Mubadalah.id – Pengasuh Pondok Pesantren Dar Al-Fikr Cirebon, KH. Husein Muhammad menjelaskan bahwa ada banyak hal yang menarik sekaligus pandangan-pandangan Sayyidah Sukainah yang progresif sekaligus kontroversial.
Salah satunya adalah saat menikah, Sayyidah Sukainah meminta dibuatkan perjanjian pra-nikah yang harus ditandatangani calon suaminya. Beberapa bunyi perjanjian itu adalah :
١. الا يمس امراة سواها
٢. الا يحول بينها وبين مالها شيء
٣. الا يمنعها الخروج ان تريده
1. Tidak boleh mengambil perempuan lain. (Tidak boleh poligami)
2. Tidak boleh ada rahasia dalam hal keuangan. (Keuangan harus terbuka)
3. Tidak boleh melarang keluar untuk beraktivitas di luar rumah jika dirinya menghendaki.
Jika salah satu syarat ini dilanggar, maka dia bebas untuk menentukan pilihan gugat cerai atau melanjutkan.
Dalam perjalanan berumah tangga itu, menurut Buya Husein, konon suaminya itu (Zaid bin Umar al-Utsmani) melanggar butir nomor 1. Suaminya mengambil perempuan lain dan berhubungan intim dengan perempuan itu.

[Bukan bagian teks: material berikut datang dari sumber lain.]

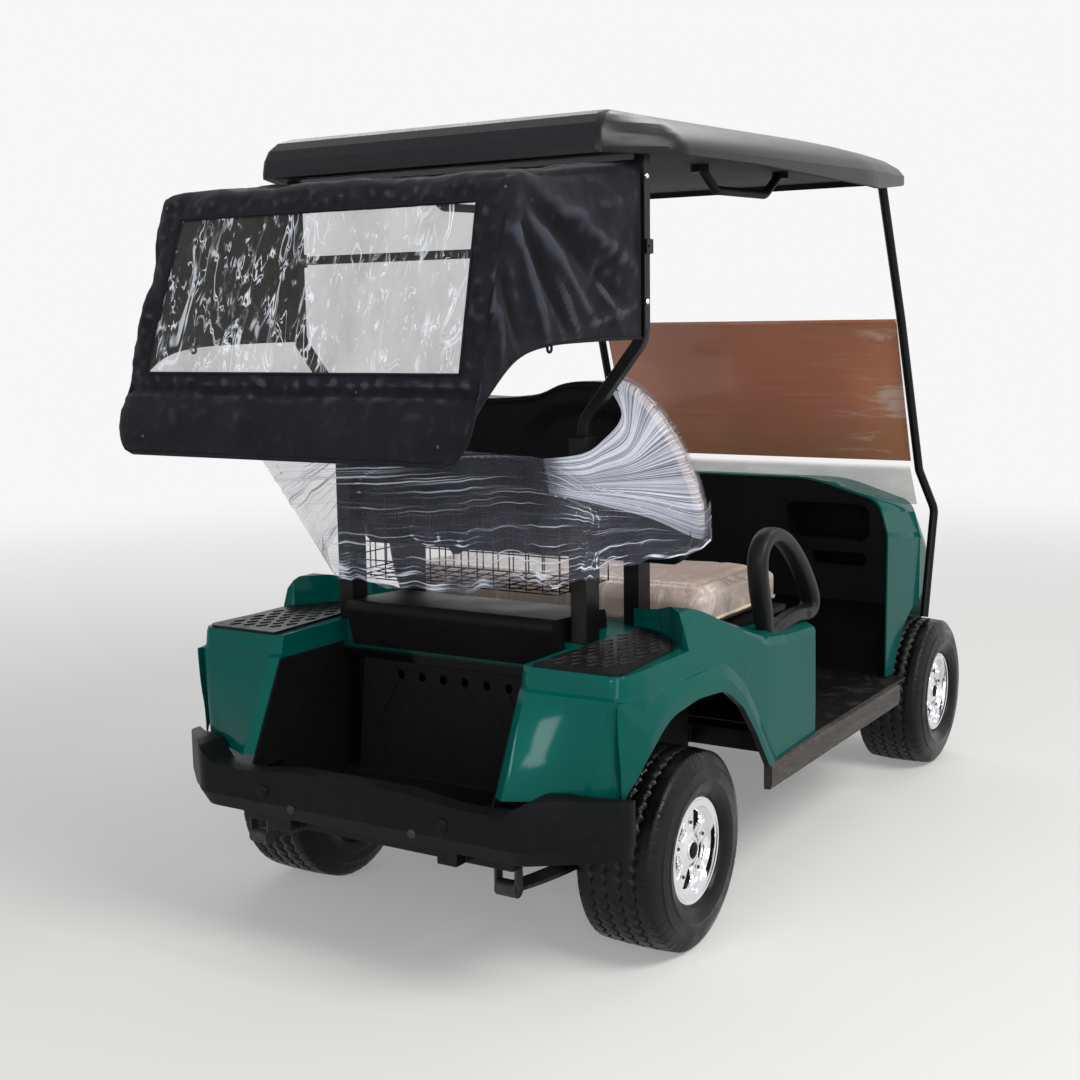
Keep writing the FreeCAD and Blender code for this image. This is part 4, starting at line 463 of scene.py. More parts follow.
def curveThrough(points, count):  # smooth line through a few points
    points = [Vector(p) for p in points]
    line = []
    for step in range(count):
        along = step / (count - 1) * (len(points) - 1)
        index = min(int(along), len(points) - 2)
        t = along - index
        a = points[max(index - 1, 0)]
        b = points[index]
        c = points[index + 1]
        d = points[min(index + 2, len(points) - 1)]
        line.append(0.5 * (2 * b + (c - a) * t + (2 * a - 5 * b + 4 * c - d) * t ** 2
                           + (3 * b - a - 3 * c + d) * t ** 3))
    return line


def wireMesh(lines, radius, sides=6):  # round wires along lists of points
    wires = []
    for line in lines:
        rings = []
        for index, spot in enumerate(line):
            ahead = (line[min(index + 1, len(line) - 1)] - line[max(index - 1, 0)]).normalized()
            across = ahead.orthogonal().normalized()
            if index and across.dot(last) < 0.9:
                across = (last - ahead * last.dot(ahead)).normalized()
            last = across
            up = ahead.cross(across)
            rings.append([spot + (across * math.cos(turn) + up * math.sin(turn)) * radius
                          for turn in turns(sides)])
        wires.append(ringMesh(rings, capped=True))
    return joined(wires)


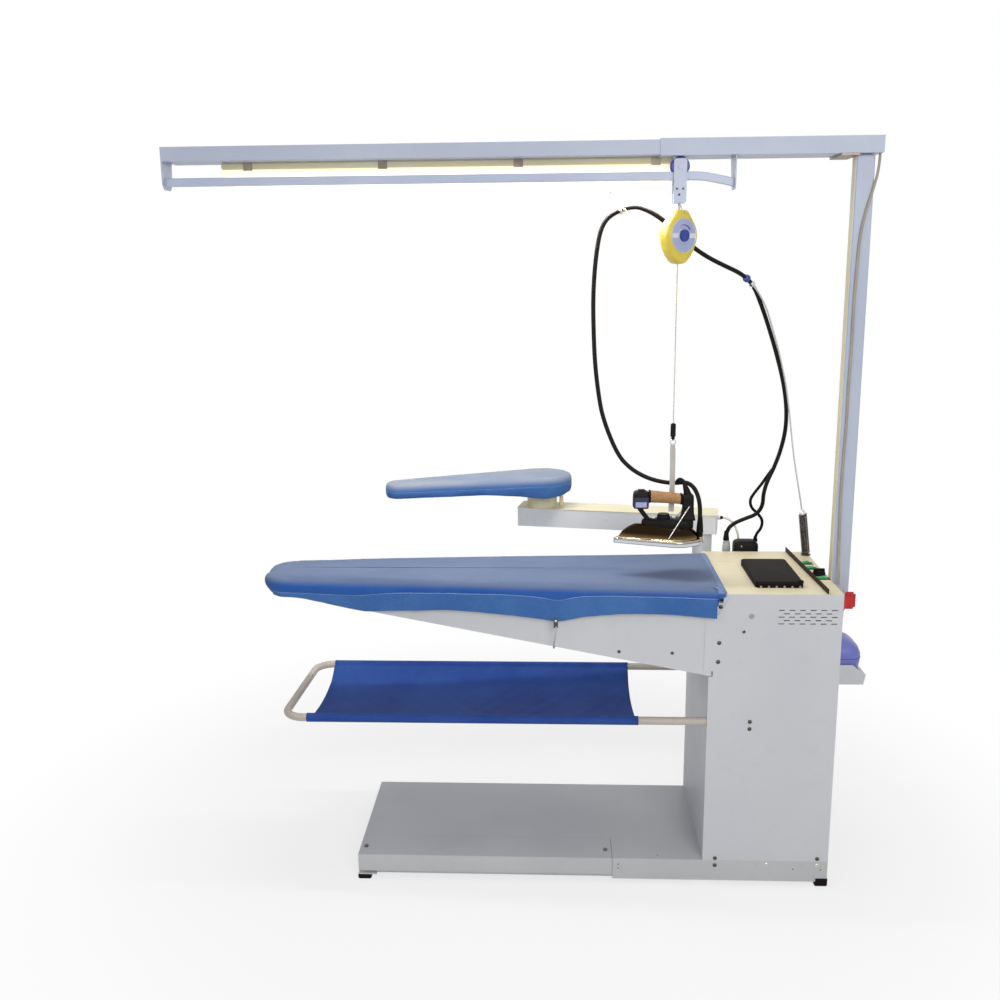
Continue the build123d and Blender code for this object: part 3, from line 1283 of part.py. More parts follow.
hose_route = [(1092, 462, 893), (1092, 462, 920), (1111, 458, 944), (1145, 455, 960), (1180, 452, 974),
              (1197, 449, 1003), (1196, 446, 1038), (1205, 443, 1078), (1224, 438, 1124), (1240, 431, 1180),
              (1249, 421, 1243), (1245, 409, 1310), (1229, 393, 1384), (1202, 371, 1464), (1171, 347, 1544),
              (1141, 323, 1612), (1112, 301.5, 1667), (1076, 283, 1695), (1032, 262, 1714), (985, 242, 1735),
              (939, 224, 1762), (897, 211, 1797), (856, 201, 1833), (812, 192, 1861), (768, 187.3, 1875),
              (735, 185.5, 1862)]
upper_route = [(735, 185.5, 1862), (708.6, 184.06, 1851.6), (686, 182, 1822), (675, 180.8, 1772), (668, 180, 1705),
               (665, 180, 1630), (667, 180, 1550), (671, 180, 1468), (680, 179, 1388), (694, 177.5, 1309),
               (716, 174, 1256)]
lower_route = [(716, 174, 1256), (735.8, 170.85, 1208.3), (772, 166, 1170), (815, 160, 1146), (857, 154, 1135),
               (893, 146, 1133), (922, 131, 1140), (943, 116, 1127), (956, 108, 1094), (959, 106, 1053),
               hose_end]
power_route = [(1183, 474, 886), (1183, 474, 904), (1200, 473, 925), (1203, 471, 952), (1186, 469, 974),
               (1165, 467, 992), (1160, 465, 1018), (1174, 461, 1042), (1192, 456, 1068), (1207, 450, 1096),
               (1225, 438, 1127)]
arm_cable_route = [(1079.9, 512.4, 950), (1093, 509.97, 950), (1107, 506, 946), (1119, 501, 935), (1128, 494, 917),
                   (1134, 487, 896), (1134, 487, 874)]
lamp_cable_route = [(1385, 119.5, 1992), (1385, 119.5, 1958), (1374, 119.9, 1905), (1358, 120, 1850),
                    (1347, 120.2, 1790), (1344, 119.9, 1700), (1342, 120.1, 1600), (1343, 119.9, 1500),
                    (1341, 120.1, 1400), (1342, 119.9, 1300), (1339, 120.1, 1200), (1338, 119.9, 1100),
                    (1340, 119.6, 1010), (1341, 116, 945), (1340, 103, 905), (1340, 98, 880), (1340, 98, 859)]


with BuildPart() as hose_main:
    with BuildLine() as hose_line:
        FilletPolyline(*on_bench(hose_route), radius=bend_radii("hose_main", hose_route))
    with BuildSketch(Plane(origin=hose_line.line @ 0, z_dir=hose_line.line % 0)):
        Circle(hose_diameter / 2)
    sweep()
hose_main.part.label = "hose_main"
export_step(hose_main.part, "parts/hose_main.step")
check_tube("hose_main", hose_main.part, pi * hose_diameter ** 2 / 4, hose_line.line)


def round_hose(share):
    """Plane square to the hose, at a share of its length."""
    return Plane(origin=hose_line.line @ share, z_dir=hose_line.line % share)


with BuildPart() as hose_support:
    spring_foot = Vector(*support_foot, cabinet_top_height)
    foot_point, spring_top = on_bench([tuple(spring_foot), support_path[0]])
    spring_axis = spring_top - foot_point
    coil_count = 17
    coil_pitch = spring_axis.length / coil_count
    spring_plane = Plane(origin=foot_point, z_dir=spring_axis)
    with BuildSketch(spring_plane.offset(4)):
        Circle(support_coil / 2 - support_wire)
        Circle(support_coil / 2 - 2 * support_wire, mode=Mode.SUBTRACT)
    extrude(amount=spring_axis.length - 6)
    for turn in range(coil_count):
        with BuildSketch(spring_plane.offset(4 + turn * coil_pitch)):
            Circle(support_coil / 2)
            Circle(support_coil / 2 - support_wire - 1, mode=Mode.SUBTRACT)
        extrude(amount=support_wire)
    with BuildSketch(level(cabinet_top_height)):
        with Locations(support_foot):
            Circle(support_coil / 2 + 1)
    extrude(amount=6)
    with BuildLine() as rod_line:
        FilletPolyline(*on_bench(support_path), radius=bend_radii("support rod", support_path))
    with BuildSketch(Plane(origin=rod_line.line @ 0, z_dir=rod_line.line % 0)):
        Circle(support_rod_diameter / 2)
    sweep()
    with BuildSketch(Plane(origin=rod_line.line @ 0, z_dir=rod_line.line % 0)):
        Circle(support_coil / 2 - 3)
    extrude(amount=6, both=True)
    with BuildSketch(round_hose(ring_share)):
        Circle(hose_diameter / 2 + 5)
        Circle(hose_diameter / 2 + 0.5, mode=Mode.SUBTRACT)
    extrude(amount=2.5, both=True)
    with BuildSketch(round_hose(ball_share)):
        Circle(hose_diameter / 2 + 5)
        Circle(hose_diameter / 2 + 0.6, mode=Mode.SUBTRACT)
    extrude(amount=7, both=True)
hose_support.part.label = "hose_support"
export_step(hose_support.part, "parts/hose_support.step")

# a strap from the beam, behind the lamp, carries the hose at the top of its loop
hanger_route = [(706, 229, 2006), (706, 229.5, 1930), (716, 214, 1895), (734.2, 190, 1871)]
with BuildPart(bench) as hose_hanger:
    hanger_x = hanger_route[0][0]
    block((hanger_x - 8, hanger_x + 8), (extension_y[1], hanger_route[0][1] + 3),
          (gantry_height - 36, gantry_height - 20))
    with BuildLine() as hanger_line:
        FilletPolyline(*on_bench(hanger_route), radius=bend_radii("hanger", hanger_route))
    with BuildSketch(Plane(origin=hanger_line.line @ 0, z_dir=hanger_line.line % 0)):
        Circle(2)
    sweep()
    with BuildSketch(round_hose(1)):
        Circle(hose_diameter / 2 + 4)
        Circle(hose_diameter / 2 + 0.5, mode=Mode.SUBTRACT)
    extrude(amount=3, both=True)
hose_hanger.part.label = "hose_hanger"
export_step(hose_hanger.part, "parts/hose_hanger.step")

# steam connector and junction box on the cabinet's rear wall
with BuildPart(bench) as rear_connectors:
    gland_x, gland_y, gland_top = hose_route[0]
    lead_x, lead_y, lead_top = power_route[0]
    block((gland_x - 12, gland_x + 12), (base_depth, base_depth + 10),
          (cabinet_top_height - 40, cabinet_top_height + 20))
    with Locations((gland_x, gland_y, cabinet_top_height - 30)):
        Cylinder(11, gland_top - cabinet_top_height + 30, align=(Align.CENTER, Align.CENTER, Align.MIN))
    junction_top = cabinet_top_height + 14
    block((lead_x - 65, lead_x + 8), (base_depth, base_depth + 54), (junction_top - 74, junction_top))
    with Locations((lead_x, lead_y, junction_top - 2)):
        Cylinder(7, lead_top - junction_top + 2, align=(Align.CENTER, Align.CENTER, Align.MIN))
rear_connectors.part.label = "rear_connectors"
export_step(rear_connectors.part, "parts/rear_connectors.step")

with BuildPart() as hose_upper:
    with BuildLine() as upper_line:
        FilletPolyline(*on_bench(upper_route), radius=bend_radii("hose_upper", upper_route))
    with BuildSketch(Plane(origin=upper_line.line @ 0, z_dir=upper_line.line % 0)):
        Circle(hose_diameter / 2)
    sweep()
hose_upper.part.label = "hose_upper"
export_step(hose_upper.part, "parts/hose_upper.step")
check_tube("hose_upper", hose_upper.part, pi * hose_diameter ** 2 / 4, upper_line.line)

with BuildPart() as hose_lower:
    with BuildLine() as lower_line:
        FilletPolyline(*on_bench(lower_route), radius=bend_radii("hose_lower", lower_route))
    with BuildSketch(Plane(origin=lower_line.line @ 0, z_dir=lower_line.line % 0)):
        Circle(hose_diameter / 2)
    sweep()
hose_lower.part.label = "hose_lower"
export_step(hose_lower.part, "parts/hose_lower.step")
check_tube("hose_lower", hose_lower.part, pi * hose_diameter ** 2 / 4, lower_line.line)

with BuildPart() as power_lead:
    with BuildLine() as power_line:
        FilletPolyline(*on_bench(power_route), radius=bend_radii("power_lead", power_route))
    with BuildSketch(Plane(origin=power_line.line @ 0, z_dir=power_line.line % 0)):
        Circle(power_lead_diameter / 2)
    sweep()
power_lead.part.label = "power_lead"
export_step(power_lead.part, "parts/power_lead.step")
check_tube("power_lead", power_lead.part, pi * power_lead_diameter ** 2 / 4, power_line.line)

with BuildPart() as arm_cable:
    with BuildLine() as arm_line:
        FilletPolyline(*on_bench(arm_cable_route), radius=bend_radii("arm_cable", arm_cable_route))
    with BuildSketch(Plane(origin=arm_line.line @ 0, z_dir=arm_line.line % 0)):
        Circle(arm_cable_diameter / 2)
    sweep()
arm_cable.part.label = "arm_cable"
export_step(arm_cable.part, "parts/arm_cable.step")
check_tube("arm_cable", arm_cable.part, pi * arm_cable_diameter ** 2 / 4, arm_line.line)

with BuildPart() as lamp_cable:
    with BuildLine() as lamp_line:
        FilletPolyline(*on_bench(lamp_cable_route), radius=bend_radii("lamp_cable", lamp_cable_route))
    with BuildSketch(Plane(origin=lamp_line.line @ 0, z_dir=lamp_line.line % 0)):
        Circle(lamp_cable_diameter / 2)
    sweep()
lamp_cable.part.label = "lamp_cable"
export_step(lamp_cable.part, "parts/lamp_cable.step")
check_tube("lamp_cable", lamp_cable.part, pi * lamp_cable_diameter ** 2 / 4, lamp_line.line)
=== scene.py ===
"""Looks of a free-standing ironing unit: a padded board, a sleeve board on a swinging arm, a lamp
gantry and an iron hung from a rail.  Metres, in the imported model's own frame.

Places are measured as on the machine: x from the base's left end, y from its front, z from the floor.
"""
from math import atan2, cos, hypot, pi, radians, sin

import bmesh
import bpy
import numpy as np
from mathutils import Matrix, Vector


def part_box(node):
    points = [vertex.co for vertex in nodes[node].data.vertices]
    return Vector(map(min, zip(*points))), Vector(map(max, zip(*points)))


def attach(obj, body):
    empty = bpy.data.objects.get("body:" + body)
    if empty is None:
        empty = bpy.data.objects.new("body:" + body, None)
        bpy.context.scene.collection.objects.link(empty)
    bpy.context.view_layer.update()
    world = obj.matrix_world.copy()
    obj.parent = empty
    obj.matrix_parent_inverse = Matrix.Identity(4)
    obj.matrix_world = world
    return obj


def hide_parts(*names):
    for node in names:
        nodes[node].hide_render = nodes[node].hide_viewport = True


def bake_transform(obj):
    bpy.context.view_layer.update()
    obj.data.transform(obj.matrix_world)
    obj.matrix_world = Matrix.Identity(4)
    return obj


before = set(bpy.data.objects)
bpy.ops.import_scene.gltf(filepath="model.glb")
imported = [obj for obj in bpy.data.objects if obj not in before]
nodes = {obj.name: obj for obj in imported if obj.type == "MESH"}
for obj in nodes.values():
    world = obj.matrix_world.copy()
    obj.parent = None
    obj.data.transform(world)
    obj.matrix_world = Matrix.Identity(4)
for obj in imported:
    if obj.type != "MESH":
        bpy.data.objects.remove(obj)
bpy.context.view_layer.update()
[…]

Sayyidah Sukainah mengajukan gugat cerai.
Hakim menyampaikan, sebagaimana kata Nabi Saw : “penggugat harus menunjukkan bukti, dan jika tergugat mengingkari, dia harus bersumpah”.
Ini berarti Sayyidah Sukainah harus membuktikan hubungan intim suaminya dengan perempuan lain itu dan Zaid bin Umar harus bersumpah jika menolak.
Saat hakim menanyakan kepada Sayyidah Sukainah, ia menatap suaminya dan mengatakan :
يا أبا عثمان، تزود منى بنظرة فلن ترانى والله بعد الليلة أبدا
Artinya : “Hai Abu Utsman, pandangilah aku sekali lagi dan sesudah malam, demi Allah, kamu tak akan lagi boleh melihat aku selamanya”.
والقاضى صامت لا يتكلم….
Artinya : “Dan hakim membisu seribu basa”.